----- Dataset rows

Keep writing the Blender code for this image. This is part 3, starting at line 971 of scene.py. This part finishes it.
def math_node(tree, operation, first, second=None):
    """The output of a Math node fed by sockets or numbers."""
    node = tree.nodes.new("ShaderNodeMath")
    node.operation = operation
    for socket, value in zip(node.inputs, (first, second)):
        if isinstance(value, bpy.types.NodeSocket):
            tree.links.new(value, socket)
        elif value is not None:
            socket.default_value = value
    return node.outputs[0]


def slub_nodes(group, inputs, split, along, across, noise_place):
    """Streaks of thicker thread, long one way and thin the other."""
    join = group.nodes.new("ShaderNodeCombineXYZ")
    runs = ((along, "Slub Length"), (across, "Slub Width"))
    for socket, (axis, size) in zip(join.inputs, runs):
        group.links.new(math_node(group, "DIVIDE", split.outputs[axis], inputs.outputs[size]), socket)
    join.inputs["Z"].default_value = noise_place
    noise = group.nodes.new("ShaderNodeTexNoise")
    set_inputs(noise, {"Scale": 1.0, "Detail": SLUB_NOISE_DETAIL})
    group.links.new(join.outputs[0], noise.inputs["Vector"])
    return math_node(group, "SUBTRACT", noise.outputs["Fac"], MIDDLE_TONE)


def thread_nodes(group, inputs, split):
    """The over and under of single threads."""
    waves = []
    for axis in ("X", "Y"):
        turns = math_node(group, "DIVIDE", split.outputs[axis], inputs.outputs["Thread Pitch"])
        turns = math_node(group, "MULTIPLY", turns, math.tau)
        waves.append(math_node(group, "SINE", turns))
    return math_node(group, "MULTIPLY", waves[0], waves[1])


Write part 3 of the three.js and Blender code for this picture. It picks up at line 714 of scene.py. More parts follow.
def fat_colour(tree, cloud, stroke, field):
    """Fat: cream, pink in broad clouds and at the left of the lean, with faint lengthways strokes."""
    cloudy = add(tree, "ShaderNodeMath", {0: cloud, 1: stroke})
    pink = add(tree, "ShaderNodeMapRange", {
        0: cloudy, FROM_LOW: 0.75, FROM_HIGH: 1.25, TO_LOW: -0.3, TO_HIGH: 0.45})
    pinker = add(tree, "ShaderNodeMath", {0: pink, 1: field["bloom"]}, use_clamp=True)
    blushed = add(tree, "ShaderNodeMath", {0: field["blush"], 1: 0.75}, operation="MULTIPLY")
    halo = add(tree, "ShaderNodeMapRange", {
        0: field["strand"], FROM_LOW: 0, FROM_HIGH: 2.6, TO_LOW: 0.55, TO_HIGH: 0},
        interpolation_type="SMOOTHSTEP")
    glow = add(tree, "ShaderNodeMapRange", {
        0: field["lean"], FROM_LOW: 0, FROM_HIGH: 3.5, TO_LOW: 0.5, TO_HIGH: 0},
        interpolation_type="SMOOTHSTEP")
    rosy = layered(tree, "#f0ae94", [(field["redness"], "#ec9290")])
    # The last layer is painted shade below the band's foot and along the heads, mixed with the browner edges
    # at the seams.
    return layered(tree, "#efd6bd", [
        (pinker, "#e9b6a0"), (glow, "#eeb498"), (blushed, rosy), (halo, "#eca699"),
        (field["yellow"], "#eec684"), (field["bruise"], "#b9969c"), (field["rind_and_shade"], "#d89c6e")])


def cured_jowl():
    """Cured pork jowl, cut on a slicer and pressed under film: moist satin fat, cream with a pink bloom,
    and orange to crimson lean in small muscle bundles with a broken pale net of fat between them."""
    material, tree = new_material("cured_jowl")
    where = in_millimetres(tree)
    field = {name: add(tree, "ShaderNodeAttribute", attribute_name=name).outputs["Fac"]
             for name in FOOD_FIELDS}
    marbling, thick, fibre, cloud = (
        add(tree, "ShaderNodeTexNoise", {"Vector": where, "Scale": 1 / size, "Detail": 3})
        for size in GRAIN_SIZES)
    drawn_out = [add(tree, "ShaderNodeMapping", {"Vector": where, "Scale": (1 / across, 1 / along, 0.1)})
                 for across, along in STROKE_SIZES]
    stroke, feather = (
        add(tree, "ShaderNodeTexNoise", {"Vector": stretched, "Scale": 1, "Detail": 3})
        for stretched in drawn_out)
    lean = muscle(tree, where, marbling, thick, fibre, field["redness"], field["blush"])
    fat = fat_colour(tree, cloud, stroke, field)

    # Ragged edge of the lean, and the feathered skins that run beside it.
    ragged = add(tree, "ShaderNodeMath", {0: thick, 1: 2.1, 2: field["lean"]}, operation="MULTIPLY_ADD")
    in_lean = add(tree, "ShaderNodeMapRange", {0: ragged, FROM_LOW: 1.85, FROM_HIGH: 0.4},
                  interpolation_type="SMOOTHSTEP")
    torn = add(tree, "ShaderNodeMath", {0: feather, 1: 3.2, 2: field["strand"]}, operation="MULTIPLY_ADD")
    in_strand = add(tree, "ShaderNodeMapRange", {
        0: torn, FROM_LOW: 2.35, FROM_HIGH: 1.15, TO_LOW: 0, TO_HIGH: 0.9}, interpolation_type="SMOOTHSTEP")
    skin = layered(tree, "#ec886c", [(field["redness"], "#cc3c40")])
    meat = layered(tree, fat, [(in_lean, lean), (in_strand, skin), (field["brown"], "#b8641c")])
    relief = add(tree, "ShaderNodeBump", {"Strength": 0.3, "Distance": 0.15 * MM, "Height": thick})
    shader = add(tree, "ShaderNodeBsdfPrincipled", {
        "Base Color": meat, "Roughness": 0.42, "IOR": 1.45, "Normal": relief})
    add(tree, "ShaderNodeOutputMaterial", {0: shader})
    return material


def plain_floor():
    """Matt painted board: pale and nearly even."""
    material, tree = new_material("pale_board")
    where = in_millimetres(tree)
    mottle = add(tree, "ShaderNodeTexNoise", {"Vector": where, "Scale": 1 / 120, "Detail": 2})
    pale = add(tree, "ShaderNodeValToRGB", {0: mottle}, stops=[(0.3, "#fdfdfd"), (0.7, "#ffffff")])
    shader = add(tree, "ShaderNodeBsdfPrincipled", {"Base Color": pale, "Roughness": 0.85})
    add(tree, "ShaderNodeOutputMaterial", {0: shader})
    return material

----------

§ **Problem to work on**: Your task is to quote all of the data word for word.

§ **Response to this task**:
Keep writing the Blender code for this image. This is part 3, starting at line 971 of scene.py. This part finishes it.
def math_node(tree, operation, first, second=None):
    """The output of a Math node fed by sockets or numbers."""
    node = tree.nodes.new("ShaderNodeMath")
    node.operation = operation
    for socket, value in zip(node.inputs, (first, second)):
        if isinstance(value, bpy.types.NodeSocket):
            tree.links.new(value, socket)
        elif value is not None:
            socket.default_value = value
    return node.outputs[0]


def slub_nodes(group, inputs, split, along, across, noise_place):
    """Streaks of thicker thread, long one way and thin the other."""
    join = group.nodes.new("ShaderNodeCombineXYZ")
    runs = ((along, "Slub Length"), (across, "Slub Width"))
    for socket, (axis, size) in zip(join.inputs, runs):
        group.links.new(math_node(group, "DIVIDE", split.outputs[axis], inputs.outputs[size]), socket)
    join.inputs["Z"].default_value = noise_place
    noise = group.nodes.new("ShaderNodeTexNoise")
    set_inputs(noise, {"Scale": 1.0, "Detail": SLUB_NOISE_DETAIL})
    group.links.new(join.outputs[0], noise.inputs["Vector"])
    return math_node(group, "SUBTRACT", noise.outputs["Fac"], MIDDLE_TONE)


def thread_nodes(group, inputs, split):
    """The over and under of single threads."""
    waves = []
    for axis in ("X", "Y"):
        turns = math_node(group, "DIVIDE", split.outputs[axis], inputs.outputs["Thread Pitch"])
        turns = math_node(group, "MULTIPLY", turns, math.tau)
        waves.append(math_node(group, "SINE", turns))
    return math_node(group, "MULTIPLY", waves[0], waves[1])


Write part 3 of the three.js and Blender code for this picture. It picks up at line 714 of scene.py. More parts follow.
def fat_colour(tree, cloud, stroke, field):
    """Fat: cream, pink in broad clouds and at the left of the lean, with faint lengthways strokes."""
    cloudy = add(tree, "ShaderNodeMath", {0: cloud, 1: stroke})
    pink = add(tree, "ShaderNodeMapRange", {
        0: cloudy, FROM_LOW: 0.75, FROM_HIGH: 1.25, TO_LOW: -0.3, TO_HIGH: 0.45})
    pinker = add(tree, "ShaderNodeMath", {0: pink, 1: field["bloom"]}, use_clamp=True)
    blushed = add(tree, "ShaderNodeMath", {0: field["blush"], 1: 0.75}, operation="MULTIPLY")
    halo = add(tree, "ShaderNodeMapRange", {
        0: field["strand"], FROM_LOW: 0, FROM_HIGH: 2.6, TO_LOW: 0.55, TO_HIGH: 0},
        interpolation_type="SMOOTHSTEP")
    glow = add(tree, "ShaderNodeMapRange", {
        0: field["lean"], FROM_LOW: 0, FROM_HIGH: 3.5, TO_LOW: 0.5, TO_HIGH: 0},
        interpolation_type="SMOOTHSTEP")
    rosy = layered(tree, "#f0ae94", [(field["redness"], "#ec9290")])
    # The last layer is painted shade below the band's foot and along the heads, mixed with the browner edges
    # at the seams.
    return layered(tree, "#efd6bd", [
        (pinker, "#e9b6a0"), (glow, "#eeb498"), (blushed, rosy), (halo, "#eca699"),
        (field["yellow"], "#eec684"), (field["bruise"], "#b9969c"), (field["rind_and_shade"], "#d89c6e")])


def cured_jowl():
    """Cured pork jowl, cut on a slicer and pressed under film: moist satin fat, cream with a pink bloom,
    and orange to crimson lean in small muscle bundles with a broken pale net of fat between them."""
    material, tree = new_material("cured_jowl")
    where = in_millimetres(tree)
    field = {name: add(tree, "ShaderNodeAttribute", attribute_name=name).outputs["Fac"]
             for name in FOOD_FIELDS}
    marbling, thick, fibre, cloud = (
        add(tree, "ShaderNodeTexNoise", {"Vector": where, "Scale": 1 / size, "Detail": 3})
        for size in GRAIN_SIZES)
    drawn_out = [add(tree, "ShaderNodeMapping", {"Vector": where, "Scale": (1 / across, 1 / along, 0.1)})
                 for across, along in STROKE_SIZES]
    stroke, feather = (
        add(tree, "ShaderNodeTexNoise", {"Vector": stretched, "Scale": 1, "Detail": 3})
        for stretched in drawn_out)
    lean = muscle(tree, where, marbling, thick, fibre, field["redness"], field["blush"])
    fat = fat_colour(tree, cloud, stroke, field)

    # Ragged edge of the lean, and the feathered skins that run beside it.
    ragged = add(tree, "ShaderNodeMath", {0: thick, 1: 2.1, 2: field["lean"]}, operation="MULTIPLY_ADD")
    in_lean = add(tree, "ShaderNodeMapRange", {0: ragged, FROM_LOW: 1.85, FROM_HIGH: 0.4},
                  interpolation_type="SMOOTHSTEP")
    torn = add(tree, "ShaderNodeMath", {0: feather, 1: 3.2, 2: field["strand"]}, operation="MULTIPLY_ADD")
    in_strand = add(tree, "ShaderNodeMapRange", {
        0: torn, FROM_LOW: 2.35, FROM_HIGH: 1.15, TO_LOW: 0, TO_HIGH: 0.9}, interpolation_type="SMOOTHSTEP")
    skin = layered(tree, "#ec886c", [(field["redness"], "#cc3c40")])
    meat = layered(tree, fat, [(in_lean, lean), (in_strand, skin), (field["brown"], "#b8641c")])
    relief = add(tree, "ShaderNodeBump", {"Strength": 0.3, "Distance": 0.15 * MM, "Height": thick})
    shader = add(tree, "ShaderNodeBsdfPrincipled", {
        "Base Color": meat, "Roughness": 0.42, "IOR": 1.45, "Normal": relief})
    add(tree, "ShaderNodeOutputMaterial", {0: shader})
    return material


def plain_floor():
    """Matt painted board: pale and nearly even."""
    material, tree = new_material("pale_board")
    where = in_millimetres(tree)
    mottle = add(tree, "ShaderNodeTexNoise", {"Vector": where, "Scale": 1 / 120, "Detail": 2})
    pale = add(tree, "ShaderNodeValToRGB", {0: mottle}, stops=[(0.3, "#fdfdfd"), (0.7, "#ffffff")])
    shader = add(tree, "ShaderNodeBsdfPrincipled", {"Base Color": pale, "Roughness": 0.85})
    add(tree, "ShaderNodeOutputMaterial", {0: shader})
    return material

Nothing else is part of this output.